* Begin *

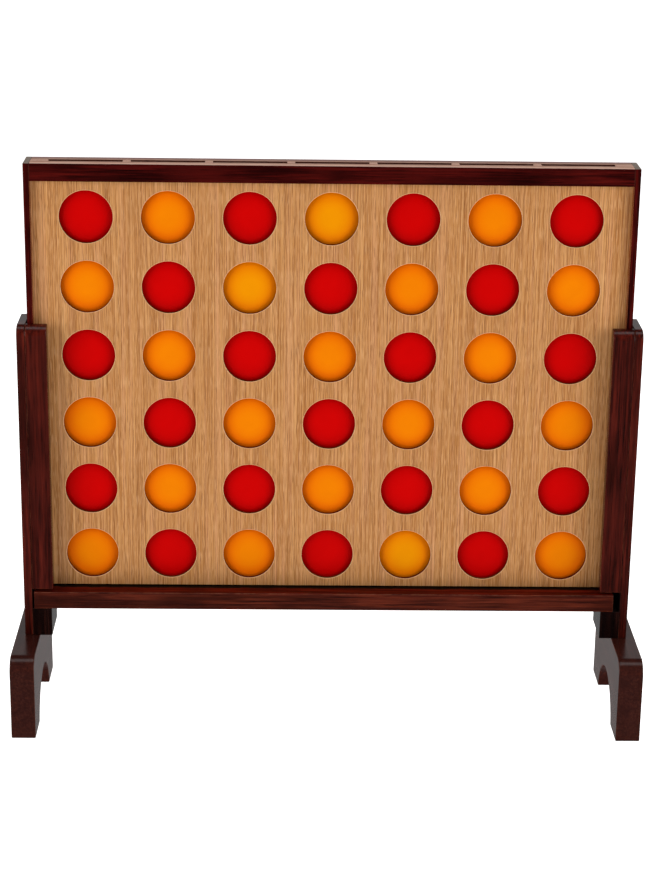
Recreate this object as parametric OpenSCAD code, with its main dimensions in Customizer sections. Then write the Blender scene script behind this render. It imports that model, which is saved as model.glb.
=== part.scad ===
// Giant four in a row: a free-standing lawn game with seven columns of six counters.
// +Z is up, the front faces -Y, and the origin is on the ground midway between the feet.

/* [Counters] */
// Diameter of a counter
counter_d = 99.6; // [92:0.2:101]
// Thickness of a counter at its middle
counter_t = 10.4; // [10:0.2:11]
// Radius of the flat middle of a counter's faces
crown_flat_r = 20; // [20:1:24]
// Radius of the curve of the domed shoulder around it
crown_curve_r = 80; // [80:5:150]
// Radius at which the dome meets the flat rim
crown_edge_r = 40; // [38:0.5:40]
// Radius of the rounding on a counter's rim
counter_round = 2; // [1:0.5:2]
// Play left between a counter and what it rests on
rest_play = 0.2; // [0.1:0.1:0.5]

/* [Grid] */
// Number of columns
columns = 7; // [5:1:7]
// Number of rows
rows = 6; // [4:1:6]
// Spacing of the columns
column_pitch = 114; // [113:1:120]
// Diameter of the holes in the panels
hole_d = 75; // [60:1:80]
// Width of the sanded bevel around each hole
hole_bevel = 0.8; // [0.4:0.1:1.5]

/* [Board] */
// Thickness of each panel
panel_t = 6; // [4:0.5:8]
// Gap between the panels, in which the counters drop
channel_t = 12; // [11.5:0.5:15]
// Width of the divider between two columns
divider_w = 11; // [8:1:11]
// Width of the spacer at each end of the board
end_spacer_w = 24.5; // [20:0.5:30]
// Thickness of the side stiles
stile_t = 8.5; // [6:0.5:12]
// Height of the top rails
rail_h = 25; // [18:0.5:26]
// How far the rails and stiles stand proud of the panels
frame_proud = 12; // [8:1:12]
// Height of the board above the centres of the top row
top_margin = 77; // [76:0.5:90]
// Distance of the board's middle plane behind the middle of the feet
board_y = 9; // [8:1:12]

/* [Legs] */
// Thickness of the cheeks
cheek_t = 12; // [10:1:16]
// Play between the board's stiles and the cheeks
board_play = 2; // [1:0.5:4]
// Width of the lips inside the cheeks
lip_w = 30.5; // [24:0.5:34]
// Width of the ledge blocks inside the cheeks
ledge_w = 28; // [24:0.5:34]
// Depth of a leg from front to rear
leg_d = 70; // [70:1:80]
// Front face of the legs
leg_front_y = -33; // [-34:1:-33]
// Height of a leg above its foot
leg_h = 467.5; // [400:0.5:500]
// Radius of the rounding at the top front of a leg
leg_round = 15; // [8:1:17]
// Width of the tenon that goes into the foot
tenon_w = 44; // [30:1:60]
// Depth of the tenon
tenon_h = 50; // [30:1:55]

/* [Feet] */
// Thickness of a foot
foot_t = 35; // [30:1:40]
// How far the middle of a foot lies outside the middle of its cheek
foot_out = 1.5; // [0:0.5:3]
// Length of a foot
foot_l = 250; // [230:5:300]
// Height of a foot
foot_h = 122; // [120:1:140]
// Radius of a foot's top corners
foot_round = 22; // [10:1:40]
// Radius of the arch under a foot
arch_r = 70; // [50:1:72]
// Depth of the arch's centre below the ground
arch_drop = 12; // [5:1:30]

/* [Release bar] */
// Length of the bar
bar_l = 844.5; // [840:0.5:849]
// Height of the bar
bar_h = 25.8; // [20:0.2:26]
// Depth of the bar from front to rear
bar_d = 64; // [50:1:66]
// How far the bar lies to the left of the middle
bar_left = 3.75; // [0:0.25:3.75]
// Height of the ledge blocks that carry the bar
ledge_h = 42; // [30:1:60]
// Height of the notches for the bar
notch_h = 30; // [28:1:36]
// Thickness of the walls that close the notches behind the bar
notch_wall_t = 5; // [2:0.5:5]
// Clearance between the bar and the board above it
bar_play = 1; // [0.5:0.5:3]

/* [Bolts] */
// Diameter of the bolts
bolt_d = 6; // [5:1:8]
// Length of the bolts under the head
bolt_l = 29; // [24:1:32]
// Diameter of the bolt heads
bolt_head_d = 16; // [12:1:20]
// Thickness of the bolt heads
bolt_head_t = 2.5; // [2:0.5:4]
// Outer diameter of the threaded inserts
insert_d = 9; // [9:0.5:11]
// Length of the threaded inserts
insert_l = 18; // [14:1:20]
// Heights of the two bolts of a leg above the ground
bolt_heights = [290, 510];

/* [Hidden] */
$fn = 96;
cut = 1;
bolt_clearance = 0.5;
thread_clearance = 0.2;
socket_af = 4;
socket_depth = 1.6;
hex_sides = 6;

slot_w = column_pitch - divider_w;
inner_half_w = (columns - 1) / 2 * column_pitch + slot_w / 2 + end_spacer_w;
board_half_w = inner_half_w + stile_t;
cheek_x = board_half_w + board_play;
cheek_outer_x = cheek_x + cheek_t;
lip_x = cheek_x - lip_w;
ledge_x = cheek_x - ledge_w;
foot_x = cheek_x + cheek_t / 2 + foot_out - foot_t / 2;

panel_y = channel_t / 2 + panel_t;
frame_y = panel_y + frame_proud;
lip_d = board_y - frame_y - leg_front_y;
bar_front_y = leg_front_y - 1;
tenon_y = leg_front_y + (leg_d - tenon_w) / 2;

ledge_top = foot_h + ledge_h;
bar_z = ledge_top + rest_play;
bar_top = bar_z + bar_h;
board_z = bar_top + bar_play;
crown_drop = crown_curve_r - sqrt(crown_curve_r ^ 2 - (crown_edge_r - crown_flat_r) ^ 2);
rim_t = counter_t - 2 * crown_drop;
rim_flat_r = counter_d / 2 - counter_round;
row_pitch = counter_d + 2 * rest_play;
first_row_z = bar_top + rest_play + counter_d / 2;
board_top = first_row_z + (rows - 1) * row_pitch + top_margin;
board_h = board_top - board_z;
leg_top = foot_h + leg_h;
notch_top = ledge_top + notch_h;

oak = "#c89664";
raw_wood = "#c9a184";
mahogany = "#3b120c";
bar_wood = "#5a1f14";
red = "#b80302";
orange = "#e57302";
steel = "#9a9a98";

column_letters = "abcdefg";
function column_x(c) = (c - (columns - 1) / 2) * column_pitch;
function row_z(r) = first_row_z + r * row_pitch;
function counter_name(c, r) = str("counter_", column_letters[c], r + 1);

// Extrudes a side view, drawn as (Y, Z), towards +X.
module along_x(length) {
  rotate([90, 0, 90])
    linear_extrude(length)
      children();
}

// Mirrors the right-hand pieces to the left.
module left() {
  mirror([1, 0, 0])
    children();
}

// A cylinder along +X at each bolt of the right-hand leg.
module at_bolts(x) {
  for (z = bolt_heights)
    translate([x, board_y, z])
      rotate([0, 90, 0])
        children();
}

// ---------- board ----------

// A panel between y and y + panel_t. The holes are bevelled on the face at bevel_side.
module panel(y, bevel_side) {
  difference() {
    translate([-inner_half_w, y, board_z])
      cube([2 * inner_half_w, panel_t, board_h]);
    for (c = [0 : columns - 1], r = [0 : rows - 1])
      translate([column_x(c), y + panel_t / 2, row_z(r)])
        rotate([90 * bevel_side, 0, 0])
          bevelled_hole();
  }
}

module bevelled_hole() {
  cylinder(d = hole_d, h = panel_t + 2 * cut, center = true);
  translate([0, 0, panel_t / 2 - hole_bevel])
    cylinder(d1 = hole_d, d2 = hole_d + 4 * hole_bevel, h = 2 * hole_bevel);
}

module front_panel() {
  color(oak)
    panel(board_y - panel_y, 1);
}

module rear_panel() {
  color(oak)
    panel(board_y + channel_t / 2, -1);
}

module top_rail(y) {
  color(mahogany)
    translate([-inner_half_w, y, board_top - rail_h])
      cube([2 * inner_half_w, frame_proud, rail_h]);
}

module front_top_rail() top_rail(board_y - frame_y);

module rear_top_rail() top_rail(board_y + panel_y);

module right_stile() {
  color(mahogany)
    difference() {
      translate([inner_half_w, board_y - frame_y, board_z])
        cube([stile_t, 2 * frame_y, board_h]);
      at_bolts(inner_half_w - cut)
        cylinder(d = insert_d, h = stile_t + 2 * cut);
    }
}

module left_stile() left() right_stile();

// A strip that fills the channel between the panels, centred on x.
module spacer(x, width) {
  translate([x - width / 2, board_y - channel_t / 2, board_z])
    cube([width, channel_t, board_h]);
}

module column_dividers() {
  color(raw_wood)
    for (c = [0 : columns - 2])
      spacer(column_x(c) + column_pitch / 2, divider_w);
}

module right_end_spacer() {
  difference() {
    spacer(inner_half_w - end_spacer_w / 2, end_spacer_w);
    at_bolts(board_half_w - insert_l)
      cylinder(d = insert_d, h = insert_l);
  }
}

module end_spacers() {
  color(raw_wood) {
    right_end_spacer();
    left() right_end_spacer();
  }
}

// ---------- legs ----------

// Side view of a leg above its foot: a tall board with its top front corner rounded.
module leg_profile() {
  translate([leg_front_y, foot_h])
    square([leg_d, leg_h - leg_round]);
  translate([leg_front_y + leg_round, foot_h])
    square([leg_d - leg_round, leg_h]);
  translate([leg_front_y + leg_round, leg_top - leg_round])
    circle(r = leg_round);
}

module right_cheek() {
  color(mahogany)
    difference() {
      translate([cheek_x, 0, 0])
        along_x(cheek_t) {
          leg_profile();
          translate([tenon_y, foot_h - tenon_h])
            square([tenon_w, tenon_h + cut]);
        }
      at_bolts(cheek_x - cut)
        cylinder(d = bolt_d + bolt_clearance, h = cheek_t + 2 * cut);
    }
}

module left_cheek() left() right_cheek();

module right_lip() {
  color(mahogany)
    translate([lip_x, 0, 0])
      along_x(lip_w)
        intersection() {
          leg_profile();
          translate([leg_front_y, notch_top])
            square([lip_d, leg_top - notch_top]);
        }
}

module left_lip() left() right_lip();

module right_ledge() {
  translate([ledge_x, leg_front_y, foot_h])
    cube([ledge_w, leg_d, ledge_h]);
}

module right_notch_wall() {
  translate([ledge_x, leg_front_y + leg_d - notch_wall_t, bar_z])
    cube([ledge_w, notch_wall_t, bar_h]);
}

module bar_ledges() {
  color(mahogany) {
    right_ledge();
    right_notch_wall();
    left() {
      right_ledge();
      right_notch_wall();
    }
  }
}

// ---------- feet ----------

// Side view of a foot: a block with round top corners and an arch underneath.
module foot_profile() {
  difference() {
    union() {
      translate([-foot_l / 2, 0])
        square([foot_l, foot_h - foot_round]);
      translate([-foot_l / 2 + foot_round, 0])
        square([foot_l - 2 * foot_round, foot_h]);
      for (side = [-1, 1])
        translate([side * (foot_l / 2 - foot_round), foot_h - foot_round])
          circle(r = foot_round);
    }
    translate([0, -arch_drop])
      circle(r = arch_r);
  }
}

module right_foot() {
  color(mahogany)
    difference() {
      translate([foot_x, 0, 0])
        along_x(foot_t)
          foot_profile();
      translate([cheek_x, tenon_y, foot_h - tenon_h])
        cube([cheek_t, tenon_w, tenon_h + cut]);
    }
}

module left_foot() left() right_foot();

// ---------- release bar ----------

module release_bar() {
  color(bar_wood)
    translate([-bar_left - bar_l / 2, bar_front_y, bar_z])
      cube([bar_l, bar_d, bar_h]);
}

// ---------- bolts and inserts ----------

module right_bolts() {
  at_bolts(cheek_outer_x - bolt_l)
    cylinder(d = bolt_d, h = bolt_l);
  at_bolts(cheek_outer_x)
    difference() {
      cylinder(d = bolt_head_d, h = bolt_head_t);
      translate([0, 0, bolt_head_t - socket_depth])
        cylinder(r = socket_af / 2 / cos(180 / hex_sides), h = socket_depth + cut, $fn = hex_sides);
    }
}

module frame_bolts() {
  color(steel) {
    right_bolts();
    left() right_bolts();
  }
}

module right_inserts() {
  at_bolts(board_half_w - insert_l)
    difference() {
      cylinder(d = insert_d, h = insert_l);
      translate([0, 0, -cut])
        cylinder(d = bolt_d + thread_clearance, h = insert_l + 2 * cut);
    }
}

module threaded_inserts() {
  color(steel) {
    right_inserts();
    left() right_inserts();
  }
}

// ---------- counters ----------

// Half section of a counter, drawn as (radius, height): a disc with domed faces and a flat rim.
module counter_profile() {
  square([crown_flat_r, counter_t]);
  intersection() {
    square([rim_flat_r, counter_t]);
    translate([crown_flat_r, counter_t - crown_curve_r])
      circle(r = crown_curve_r);
    translate([crown_flat_r, crown_curve_r])
      circle(r = crown_curve_r);
  }
  translate([0, crown_drop])
    square([rim_flat_r, rim_t]);
  translate([rim_flat_r, crown_drop + counter_round])
    square([counter_round, rim_t - 2 * counter_round]);
  for (z = [crown_drop + counter_round, crown_drop + rim_t - counter_round])
    translate([rim_flat_r, z])
      circle(r = counter_round);
}

// The counter of column c and row r. Neighbours differ in colour, like the squares of a chessboard.
module counter(c, r) {
  color((c + r) % 2 == 0 ? orange : red)
    translate([column_x(c), board_y + counter_t / 2, row_z(r)])
      rotate([90, 0, 0])
        rotate_extrude()
          counter_profile();
}

front_panel();
rear_panel();
front_top_rail();
rear_top_rail();
left_stile();
right_stile();
column_dividers();
end_spacers();
left_cheek();
right_cheek();
left_lip();
right_lip();
bar_ledges();
left_foot();
right_foot();
release_bar();
frame_bolts();
threaded_inserts();
for (c = [0 : columns - 1], r = [0 : rows - 1])
  counter(c, r);
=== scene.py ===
"""Giant four in a row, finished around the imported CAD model."""
import math

import bmesh
import bpy
from mathutils import Matrix, Vector


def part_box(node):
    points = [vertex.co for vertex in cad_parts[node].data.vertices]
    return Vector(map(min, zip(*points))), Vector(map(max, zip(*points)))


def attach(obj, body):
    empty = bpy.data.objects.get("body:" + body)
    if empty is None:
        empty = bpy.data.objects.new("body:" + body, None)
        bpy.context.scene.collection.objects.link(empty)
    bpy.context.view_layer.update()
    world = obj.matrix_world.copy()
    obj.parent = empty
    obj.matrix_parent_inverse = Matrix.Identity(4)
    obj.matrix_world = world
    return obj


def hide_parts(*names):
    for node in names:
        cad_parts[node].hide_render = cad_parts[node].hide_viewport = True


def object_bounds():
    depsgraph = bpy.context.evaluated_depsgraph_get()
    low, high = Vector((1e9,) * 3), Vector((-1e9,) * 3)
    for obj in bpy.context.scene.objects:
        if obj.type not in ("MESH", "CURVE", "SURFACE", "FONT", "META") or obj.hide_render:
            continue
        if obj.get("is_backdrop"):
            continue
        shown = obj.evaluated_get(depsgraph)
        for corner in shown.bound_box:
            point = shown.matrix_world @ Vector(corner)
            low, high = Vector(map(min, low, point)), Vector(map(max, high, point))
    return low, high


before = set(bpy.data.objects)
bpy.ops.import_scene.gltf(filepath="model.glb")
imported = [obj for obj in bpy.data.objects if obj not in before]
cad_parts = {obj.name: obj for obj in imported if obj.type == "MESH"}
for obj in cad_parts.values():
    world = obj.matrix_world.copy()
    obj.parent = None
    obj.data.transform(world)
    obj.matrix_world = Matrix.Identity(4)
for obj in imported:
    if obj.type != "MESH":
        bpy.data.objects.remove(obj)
cad_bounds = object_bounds()

MM = 0.001

# ---------- names and sizes ----------

# Board
COLUMN_LETTERS = "abcdefg"
ROWS = 6
HOLE_RADIUS = 37.5 * MM
HOLE_BEVEL = 0.8 * MM

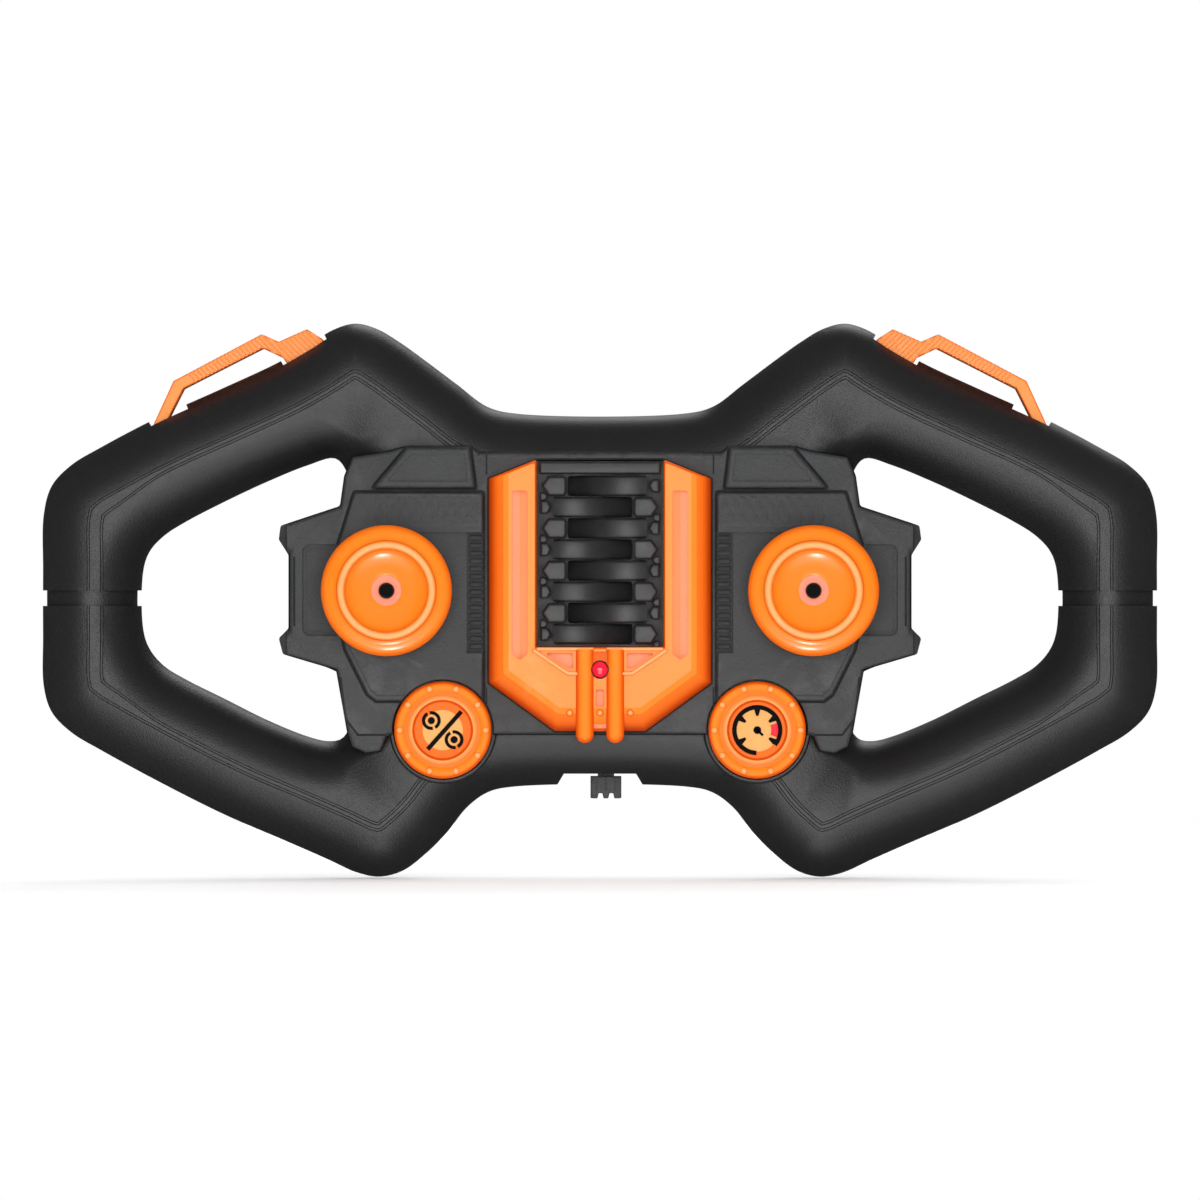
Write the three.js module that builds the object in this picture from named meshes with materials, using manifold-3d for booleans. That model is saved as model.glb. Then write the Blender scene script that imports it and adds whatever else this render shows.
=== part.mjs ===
// Twin-loop radio transmitter for a remote control model.
// Frame: millimetres, +X right, +Z up, the face looks towards -Y.
// Origin: middle of the flat back face, the outside of the battery cover.
// Y values are measured from the plane where the two shells part; the last step moves
// the whole group so that the back face lies at Y = 0.
import * as THREE from "three";
import Module from "manifold-3d";

const wasm = await Module();
wasm.setup();

// ---------------------------------------------------------------- driving dimensions
const SHELL_DEPTH = 11; // half thickness of the tubular housing
const SHELL_BAND = 1; // half height of the straight band at the parting plane
const SHELL_ROUND = 7; // how far in from the outline the rounding runs
const WALL = 2.2; // housing wall
const INNER_DEPTH = SHELL_DEPTH - WALL;
const PART_GAP = 0.15; // half of the gap between the two shells
const FIT = 0.3; // gap between pieces that rest on each other

const CONSOLE_FRONT = -14;
const CONSOLE_BACK = -2;
const PLATE_BACK = CONSOLE_FRONT - FIT; // back of the plates laid on the console
const PLATE_FRONT = -15.8;
const TOP_PANEL_FRONT = -16.3;
const BEZEL_FRONT = -18;
const BACK_FACE = 15.5; // outside face of the battery bay and its cover

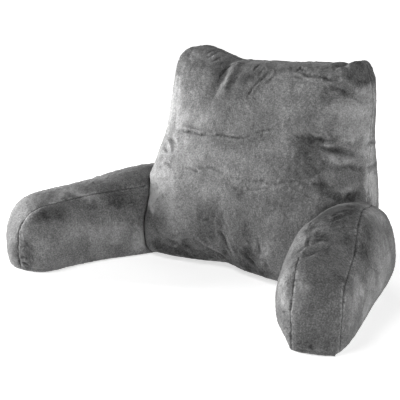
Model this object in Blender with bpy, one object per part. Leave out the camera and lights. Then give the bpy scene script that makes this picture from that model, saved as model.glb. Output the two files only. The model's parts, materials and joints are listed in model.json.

* End *

What you have to do.
Transcribe, exactly and exclusively, the run of lines that opens with the line bearing "front_panel();" and closes with the line bearing "depsgraph = bpy.context.evaluated_depsgraph_get()".

The result.
front_panel();
rear_panel();
front_top_rail();
rear_top_rail();
left_stile();
right_stile();
column_dividers();
end_spacers();
left_cheek();
right_cheek();
left_lip();
right_lip();
bar_ledges();
left_foot();
right_foot();
release_bar();
frame_bolts();
threaded_inserts();
for (c = [0 : columns - 1], r = [0 : rows - 1])
  counter(c, r);
=== scene.py ===
"""Giant four in a row, finished around the imported CAD model."""
import math

import bmesh
import bpy
from mathutils import Matrix, Vector


def part_box(node):
    points = [vertex.co for vertex in cad_parts[node].data.vertices]
    return Vector(map(min, zip(*points))), Vector(map(max, zip(*points)))


def attach(obj, body):
    empty = bpy.data.objects.get("body:" + body)
    if empty is None:
        empty = bpy.data.objects.new("body:" + body, None)
        bpy.context.scene.collection.objects.link(empty)
    bpy.context.view_layer.update()
    world = obj.matrix_world.copy()
    obj.parent = empty
    obj.matrix_parent_inverse = Matrix.Identity(4)
    obj.matrix_world = world
    return obj


def hide_parts(*names):
    for node in names:
        cad_parts[node].hide_render = cad_parts[node].hide_viewport = True


def object_bounds():
    depsgraph = bpy.context.evaluated_depsgraph_get()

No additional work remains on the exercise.